GIVEN REQUEST >>
Give only the number of lines below that contain the word "joints".

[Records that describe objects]

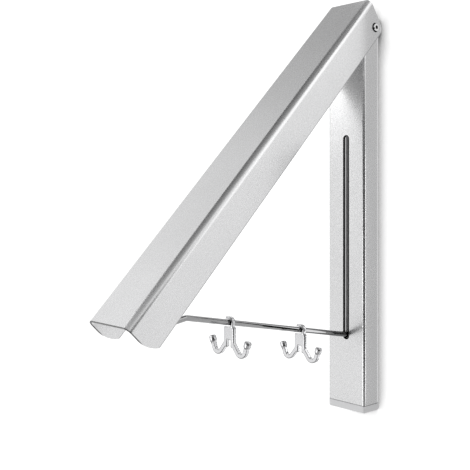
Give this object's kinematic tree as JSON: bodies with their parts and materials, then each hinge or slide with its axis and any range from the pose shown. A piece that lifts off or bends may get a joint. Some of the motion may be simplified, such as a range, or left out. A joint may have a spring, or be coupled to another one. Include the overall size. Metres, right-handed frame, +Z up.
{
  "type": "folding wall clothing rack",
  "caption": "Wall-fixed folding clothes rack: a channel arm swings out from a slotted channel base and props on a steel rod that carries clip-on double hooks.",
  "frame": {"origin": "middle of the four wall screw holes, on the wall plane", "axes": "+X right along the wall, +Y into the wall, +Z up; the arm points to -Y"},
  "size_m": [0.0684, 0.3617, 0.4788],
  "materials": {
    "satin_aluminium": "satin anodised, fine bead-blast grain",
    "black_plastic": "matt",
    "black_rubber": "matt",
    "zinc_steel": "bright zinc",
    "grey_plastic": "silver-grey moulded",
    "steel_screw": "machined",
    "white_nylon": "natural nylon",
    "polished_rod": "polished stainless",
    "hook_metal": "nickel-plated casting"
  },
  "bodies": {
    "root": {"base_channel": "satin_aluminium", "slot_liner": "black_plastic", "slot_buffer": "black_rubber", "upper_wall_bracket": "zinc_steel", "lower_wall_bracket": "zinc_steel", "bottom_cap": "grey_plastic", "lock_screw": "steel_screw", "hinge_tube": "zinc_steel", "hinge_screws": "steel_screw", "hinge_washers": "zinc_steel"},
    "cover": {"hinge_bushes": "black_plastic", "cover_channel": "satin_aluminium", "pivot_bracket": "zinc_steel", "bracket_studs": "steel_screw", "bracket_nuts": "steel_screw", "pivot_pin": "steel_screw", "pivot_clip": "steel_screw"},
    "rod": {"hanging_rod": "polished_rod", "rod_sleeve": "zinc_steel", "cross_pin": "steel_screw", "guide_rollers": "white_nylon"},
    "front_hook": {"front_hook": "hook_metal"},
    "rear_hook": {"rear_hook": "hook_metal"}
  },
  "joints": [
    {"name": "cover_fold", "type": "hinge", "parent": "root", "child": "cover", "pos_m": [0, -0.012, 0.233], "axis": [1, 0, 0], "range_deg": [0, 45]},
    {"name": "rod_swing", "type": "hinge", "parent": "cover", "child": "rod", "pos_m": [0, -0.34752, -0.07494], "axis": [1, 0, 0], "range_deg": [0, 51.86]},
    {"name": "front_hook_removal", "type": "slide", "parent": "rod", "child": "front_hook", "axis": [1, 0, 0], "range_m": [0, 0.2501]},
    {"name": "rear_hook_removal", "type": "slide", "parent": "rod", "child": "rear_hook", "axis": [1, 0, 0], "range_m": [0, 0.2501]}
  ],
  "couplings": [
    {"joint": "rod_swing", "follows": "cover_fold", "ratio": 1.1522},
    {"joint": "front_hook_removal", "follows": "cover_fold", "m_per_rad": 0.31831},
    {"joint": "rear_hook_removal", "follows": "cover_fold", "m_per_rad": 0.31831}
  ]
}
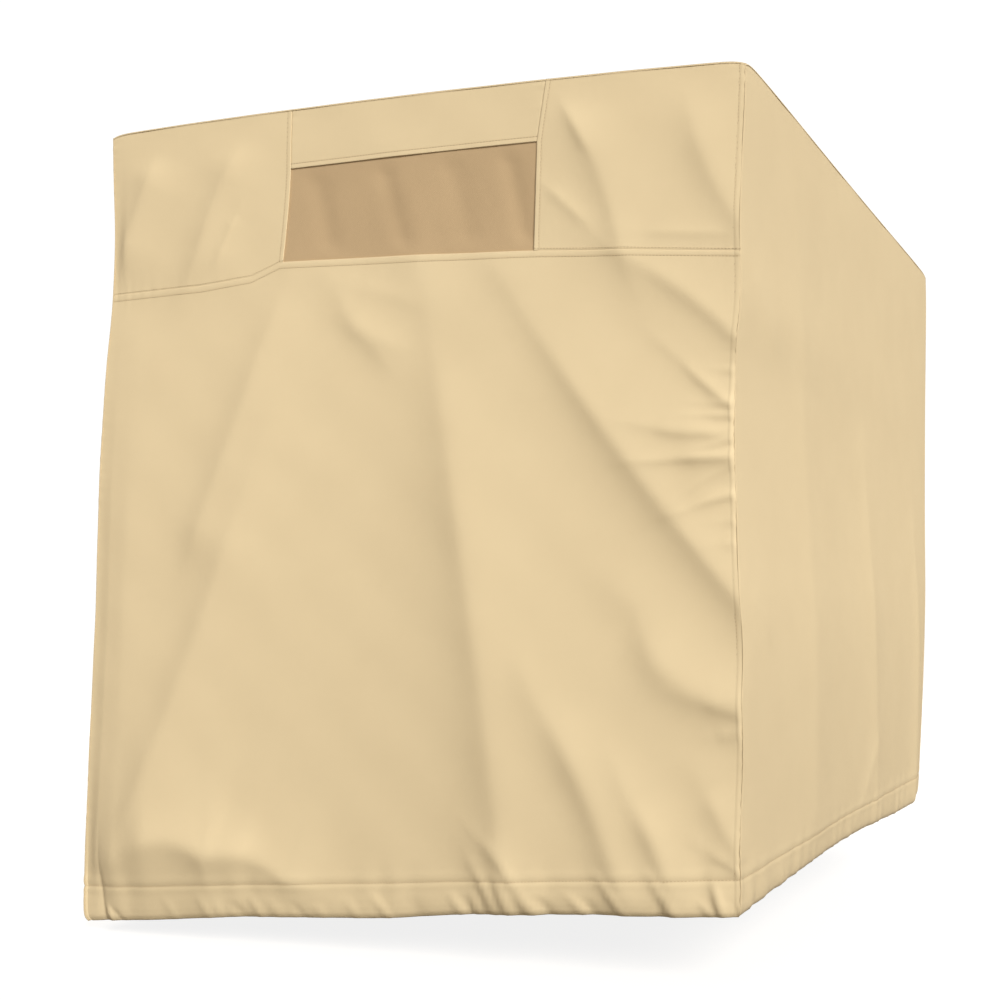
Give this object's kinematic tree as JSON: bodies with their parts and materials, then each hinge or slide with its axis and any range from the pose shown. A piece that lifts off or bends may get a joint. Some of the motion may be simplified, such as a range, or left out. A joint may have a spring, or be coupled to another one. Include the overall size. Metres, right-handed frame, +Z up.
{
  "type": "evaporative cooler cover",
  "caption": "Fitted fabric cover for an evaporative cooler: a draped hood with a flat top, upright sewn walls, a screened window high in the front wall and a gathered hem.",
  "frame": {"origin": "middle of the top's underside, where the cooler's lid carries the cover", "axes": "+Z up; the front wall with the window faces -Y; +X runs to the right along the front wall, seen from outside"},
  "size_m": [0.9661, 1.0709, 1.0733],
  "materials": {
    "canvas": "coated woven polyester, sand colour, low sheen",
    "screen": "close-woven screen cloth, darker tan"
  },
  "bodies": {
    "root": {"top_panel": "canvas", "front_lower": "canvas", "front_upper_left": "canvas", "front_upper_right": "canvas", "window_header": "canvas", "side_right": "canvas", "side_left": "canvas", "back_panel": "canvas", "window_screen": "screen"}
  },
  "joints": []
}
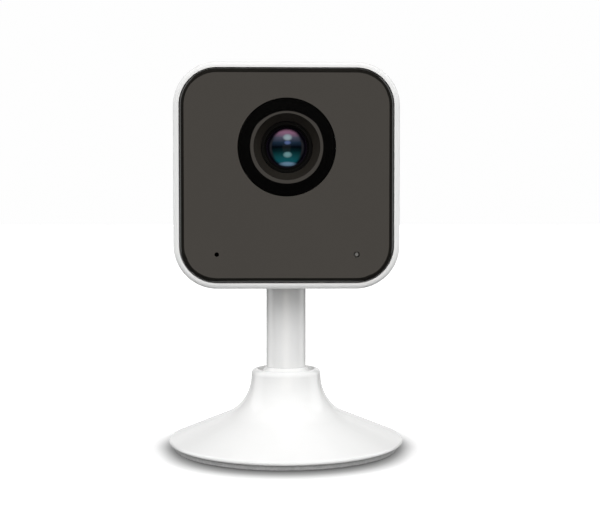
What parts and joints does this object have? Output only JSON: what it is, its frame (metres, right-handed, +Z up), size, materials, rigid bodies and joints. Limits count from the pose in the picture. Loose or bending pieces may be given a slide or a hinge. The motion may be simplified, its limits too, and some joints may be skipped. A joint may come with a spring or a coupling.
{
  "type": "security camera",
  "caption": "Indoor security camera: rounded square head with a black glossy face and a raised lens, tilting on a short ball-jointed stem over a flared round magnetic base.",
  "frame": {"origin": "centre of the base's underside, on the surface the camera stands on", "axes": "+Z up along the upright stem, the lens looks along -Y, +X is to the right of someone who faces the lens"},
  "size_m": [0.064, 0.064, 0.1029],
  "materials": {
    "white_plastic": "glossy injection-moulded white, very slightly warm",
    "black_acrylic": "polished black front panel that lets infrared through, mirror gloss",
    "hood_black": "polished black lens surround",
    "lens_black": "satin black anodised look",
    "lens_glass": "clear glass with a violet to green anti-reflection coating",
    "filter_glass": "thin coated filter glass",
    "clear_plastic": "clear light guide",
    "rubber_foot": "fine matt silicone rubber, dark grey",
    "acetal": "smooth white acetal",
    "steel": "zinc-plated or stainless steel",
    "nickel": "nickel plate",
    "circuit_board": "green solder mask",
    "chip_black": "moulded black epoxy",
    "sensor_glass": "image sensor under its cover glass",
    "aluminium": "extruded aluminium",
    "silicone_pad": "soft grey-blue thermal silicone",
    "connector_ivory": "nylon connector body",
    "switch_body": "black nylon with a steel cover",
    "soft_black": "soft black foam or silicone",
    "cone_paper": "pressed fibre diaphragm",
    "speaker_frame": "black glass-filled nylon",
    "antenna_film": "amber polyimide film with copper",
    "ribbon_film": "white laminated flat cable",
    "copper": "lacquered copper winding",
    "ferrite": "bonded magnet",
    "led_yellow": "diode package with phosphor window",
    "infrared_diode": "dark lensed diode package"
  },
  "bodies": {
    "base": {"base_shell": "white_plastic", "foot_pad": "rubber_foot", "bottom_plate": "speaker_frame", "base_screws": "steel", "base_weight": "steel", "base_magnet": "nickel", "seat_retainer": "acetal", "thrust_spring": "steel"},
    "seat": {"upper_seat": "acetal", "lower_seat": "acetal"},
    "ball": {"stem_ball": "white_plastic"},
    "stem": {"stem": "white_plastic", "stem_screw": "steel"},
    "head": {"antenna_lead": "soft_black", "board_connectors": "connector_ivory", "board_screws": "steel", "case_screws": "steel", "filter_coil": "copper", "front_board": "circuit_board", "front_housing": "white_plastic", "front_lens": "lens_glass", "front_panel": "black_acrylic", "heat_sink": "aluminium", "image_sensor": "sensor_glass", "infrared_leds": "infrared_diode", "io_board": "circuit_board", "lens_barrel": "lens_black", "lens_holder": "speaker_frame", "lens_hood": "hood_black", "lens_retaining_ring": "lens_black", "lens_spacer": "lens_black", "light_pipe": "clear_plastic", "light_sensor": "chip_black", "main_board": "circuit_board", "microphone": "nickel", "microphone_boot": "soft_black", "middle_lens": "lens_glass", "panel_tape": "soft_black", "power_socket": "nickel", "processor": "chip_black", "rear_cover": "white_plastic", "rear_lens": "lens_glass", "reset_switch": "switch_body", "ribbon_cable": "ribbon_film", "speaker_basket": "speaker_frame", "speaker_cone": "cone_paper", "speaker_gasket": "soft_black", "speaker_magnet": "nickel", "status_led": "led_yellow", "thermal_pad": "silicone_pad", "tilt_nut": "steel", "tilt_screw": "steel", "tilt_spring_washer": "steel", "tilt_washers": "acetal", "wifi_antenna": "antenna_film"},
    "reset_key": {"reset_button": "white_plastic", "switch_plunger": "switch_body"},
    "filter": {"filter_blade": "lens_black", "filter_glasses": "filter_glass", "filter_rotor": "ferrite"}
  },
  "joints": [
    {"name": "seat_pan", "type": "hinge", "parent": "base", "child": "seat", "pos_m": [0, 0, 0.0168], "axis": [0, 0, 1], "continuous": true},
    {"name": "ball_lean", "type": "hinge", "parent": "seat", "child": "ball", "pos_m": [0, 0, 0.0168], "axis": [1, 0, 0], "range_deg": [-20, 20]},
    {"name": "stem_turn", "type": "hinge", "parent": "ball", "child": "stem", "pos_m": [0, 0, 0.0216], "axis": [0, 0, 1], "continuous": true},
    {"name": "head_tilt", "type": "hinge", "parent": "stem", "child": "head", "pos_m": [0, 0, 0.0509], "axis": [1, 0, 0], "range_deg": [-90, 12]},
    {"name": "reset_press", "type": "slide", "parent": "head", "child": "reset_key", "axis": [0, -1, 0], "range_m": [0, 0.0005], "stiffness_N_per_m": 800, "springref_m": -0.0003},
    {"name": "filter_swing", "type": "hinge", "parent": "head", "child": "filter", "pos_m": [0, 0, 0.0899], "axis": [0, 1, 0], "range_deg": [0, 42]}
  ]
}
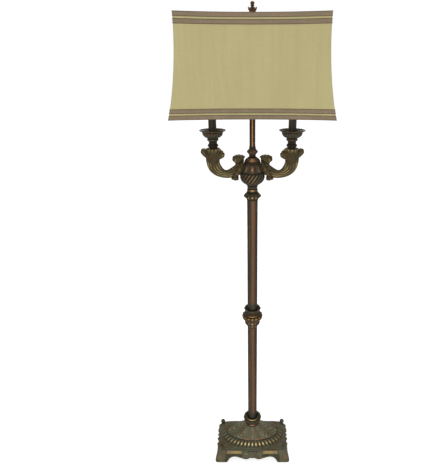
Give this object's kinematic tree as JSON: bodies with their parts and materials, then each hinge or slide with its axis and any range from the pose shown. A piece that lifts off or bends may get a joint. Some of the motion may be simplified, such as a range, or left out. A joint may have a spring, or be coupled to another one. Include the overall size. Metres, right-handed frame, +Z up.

TASK RESPONSE >>
4